Recently on the TTS website, you would have seen that four TTS members, representing the Declaration of Istanbul Custodian Group, had an opportunity to meet with His Holiness Pope Francis to discuss our common concerns about organ trafficking and commercialization. It was pleasing to see that this important international and moral issue could be brought to the attention of a person of such influence. TTS wishes to acknowledge the outstanding work of Francis Delmonico and Ignazio Marino (Mayor of Rome) in organizing this meeting and bringing to the forefront this important issue. Hopefully this will bring further pressure to curb this world-wide problem and be a stimulus to a co-ordinated effort to prevent its further dissemination.
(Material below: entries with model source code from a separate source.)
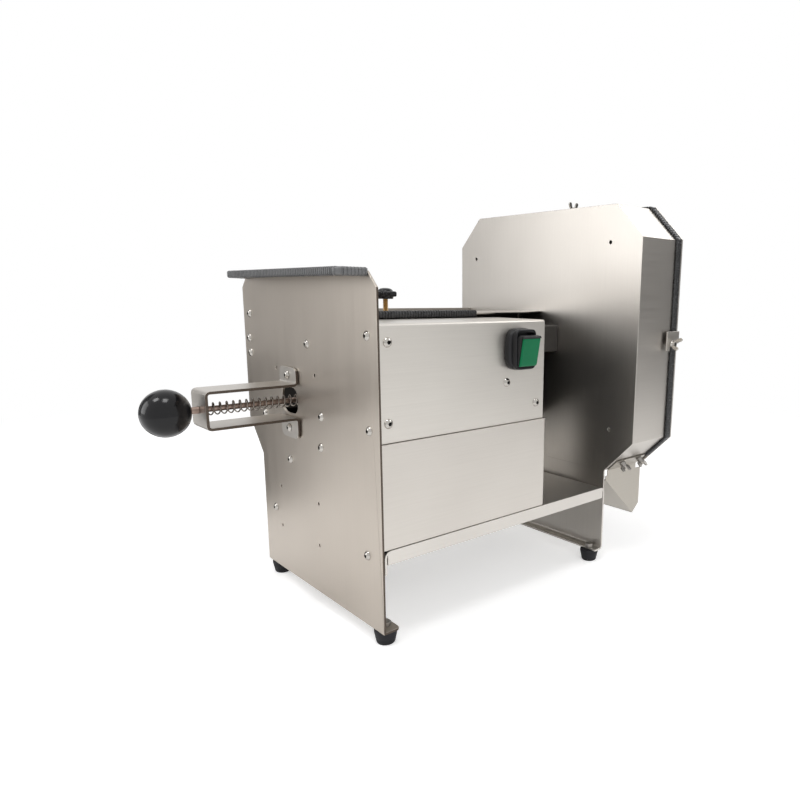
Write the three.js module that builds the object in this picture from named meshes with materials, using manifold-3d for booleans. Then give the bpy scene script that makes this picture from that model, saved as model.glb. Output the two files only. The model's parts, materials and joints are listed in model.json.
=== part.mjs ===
// A bench slicer for meat strips, built from folded stainless sheet.
// X runs from the side plate to the knife housing, Y from the front to the back, Z upwards.
import * as THREE from "three";
import { mergeVertices } from "three/addons/utils/BufferGeometryUtils.js";
import Module from "manifold-3d";

const wasm = await Module();
wasm.setup();

// Clearances and sheet thicknesses, in millimetres
const fit = 0.3;
const plateSheet = 2;
const coverSheet = 1.2;
const troughSheet = 1.5;
const bendRadius = 2.4;

// Knife housing's back plate and depth, which the base, the trough, the pusher and the chute follow
const housingX = 287;
const housingDeep = 64.5;

// Side plate, seen from the left: Y to the right, Z up
const plateWidth = 250;
const plateFootWidth = 221.5;
const plateHeight = 296;
const plateCorner = 12.5;
const plateStepLow = 115;
const footScrewIn = 24.6;
const plateStepHigh = 150;
const topFlangeReach = 25;
const topFlangeFarCorner = 21;
const footFlangeReach = 16.5;
const footCorner = 5;
const plateScrews = [
  [plateWidth - 15.1, 257.6], [plateWidth - 11.4, 233], [plateWidth - 12.7, 218.1],
  [114.8, 234.1], [15, 246.6], [210, 159], [93.4, 171.3], [96.1, 143], [158.3, 120.8], [14.9, 171.1],
  [plateFootWidth - footScrewIn, 63.1], [22.8, 63.7],
];
const plateSpareHoles = [
  [180.9, 207.2], [103.5, 207.2], [183.4, 87.9], [184.6, 46.8], [105.7, 88.3], [107.2, 47.5],
];
const spareHoleRadius = 1.6;
const plateScrewLong = 5;

// Rubber edge strip
const stripThick = 5.9;
const stripDeep = 11;
const stripWall = 2.2;

// Pusher: knob, rod, spring, guide bracket and head
const rodY = 151;
const rodZ = 179;
const rodRadius = 2.5;
const knobRadius = 20;
const knobNeck = 8;
const knobGap = 8.1;
const knobBoreDeep = 24;
const bracketReach = 83.7;
const bracketWidth = 33.8;
const bracketHeight = 34;
const bracketSheet = 2.5;
const bracketTabTop = 211;
const bracketTabLow = 144;
const bracketScrewZ = [203.5, 153.5];
const slotWidth = 32;
const slotHeight = 25;
const slotY = 154;
const slotCorner = 11;
const springOuter = 11.5;
const springWire = 1.2;
const springCurls = 54;
const pusherFront = housingX - 11;
const pusherDeep = 30;
const pusherSheet = 2.5;
const pusherHubReach = 10;
const pusherHubRadius = 8;
const pusherLow = 131.2;
const pusherTop = 193;

// Base
const baseTop = 72.5;
const baseSkirt = 12.2;
const baseEndFlange = 20;
const legX = housingX;
const legFootReach = 12.5;
const baseCorner = 5;
const baseFootCorner = 3;

// Box covers
const boxFront = 3;
const boxTop = 256.3;
const boxEnd = 188;
const boxBack = 133;
const boxSeam = 161.5;
const boxStepTop = 214;
const boxStepLow = 198;
const boxLowBack = 114;
const lowerFront = 1;
const lowerEnd = 191;
const lowerBack = 116;
const lowerLip = 10;
const coverFlange = 21;
const frontScrews = [[10.8, 241.8], [10.4, 177.5], [139, 200.1], [177.7, 177.7]];
const rearFootDeep = 13;
const rearScrewX = [30, 160];
const rearScrewOut = 7;
const ventCount = 6;
const ventLeft = 74;
const ventPitch = 12;
const ventWide = 5;
const ventLow = 92;
const ventHigh = 124;

// Cord gland in the lower cover's back wall
const glandX = 34;
const glandZ = 100;
const glandThread = 6;
const glandBore = 2.6;
const glandFlange = 9;
const glandCap = 8.2;
const glandLong = 19;
const glandTail = 10;

// Rocker switch
const switchX = 152;
const switchZ = 230.4;
const bezelWidth = 32.6;
const bezelHeight = 38.2;
const bezelReach = 6.5;
const bezelBulge = 2.7;
const bezelSteps = 20;
const frameWidth = 25.6;
const frameHeight = 33.6;
const frameReach = 11.5;
const rockerWidth = 22.6;
const rockerHeight = 28;
const rockerTilt = 10;
const rockerReach = 9.4;
const rockerSunk = 3.5;
const rockerDip = 1;
const switchBodyWidth = 22;
const switchBodyHeight = 30;
const switchBodyDeep = 24;

// Shaft, bearing block and belt drive
const shaftY = 105.8;
const shaftZ = 231;
const shaftRadius = 6;
const shaftEndRadius = 4;
const shaftEndLong = 14;
const blockNear = 75;
const blockHeight = 30;
const bearingRadius = 12;
const bearingWide = 6;
const shaftLeft = 150;
const pulleyLeft = 154;
const pulleyWide = 17;
const pulleyFlange = 2;
const drivenRadius = 18;
const driverRadius = 11;
const pulleyRim = 2.6;
const beltThick = 2.2;
const motorY = 46;
const motorZ = 116;
const motorRadius = 38;
const motorLeft = 25;
const motorLong = 110;
const motorShaftRadius = 5;
const motorBoreDeep = 20;
const motorPilot = 12;
const motorBoltCircle = 26;
const motorSeatSheet = 3;
const motorSeatHalf = 36;
const motorSeatFoot = 43;
const motorSeatBoltBack = 31;
const motorSeatBoltSpread = 24;
const blockBoltLong = 14;
const blockBoltIn = 8;
const blockBoltDown = 7;

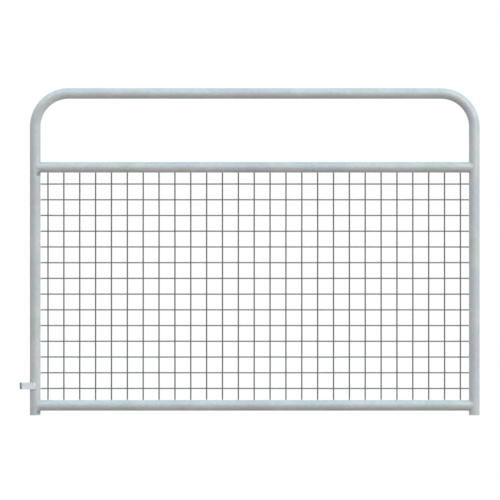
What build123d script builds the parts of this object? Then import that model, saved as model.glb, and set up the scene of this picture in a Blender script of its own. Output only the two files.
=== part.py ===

The final and perhaps most important matter I wish to discuss is the recent passing of Ray Owen at the age of 98. Professor Owen made one of the seminal observations in immunology when he described for the first time immunological tolerance in dizygotic twins that shared to same placenta. His seminal paper in Science in 1947 was publically acknowledged by Macfarlane Burnett and Medawar as the foundation for their work that led to them being awarded the Nobel Prize in 1960.
Professor Owen was widely respected as a modest but highly accomplished scientist and mentor of many who went on to make their mark in transplantation. His discovery led to a revolution in immunology and was the impetus to the rapid development of clinical transplantation. A tribute is being written for Transplantation by Leslie Brent, a past president of the Society. I urge you all to read it as well as Professor Owen’s brief but eloquent paper in Science. A truly remarkable man who will be long remembered by all of us who are involved in transplantation science and medicine.
I wish you all well and look forward to meeting many of you soon.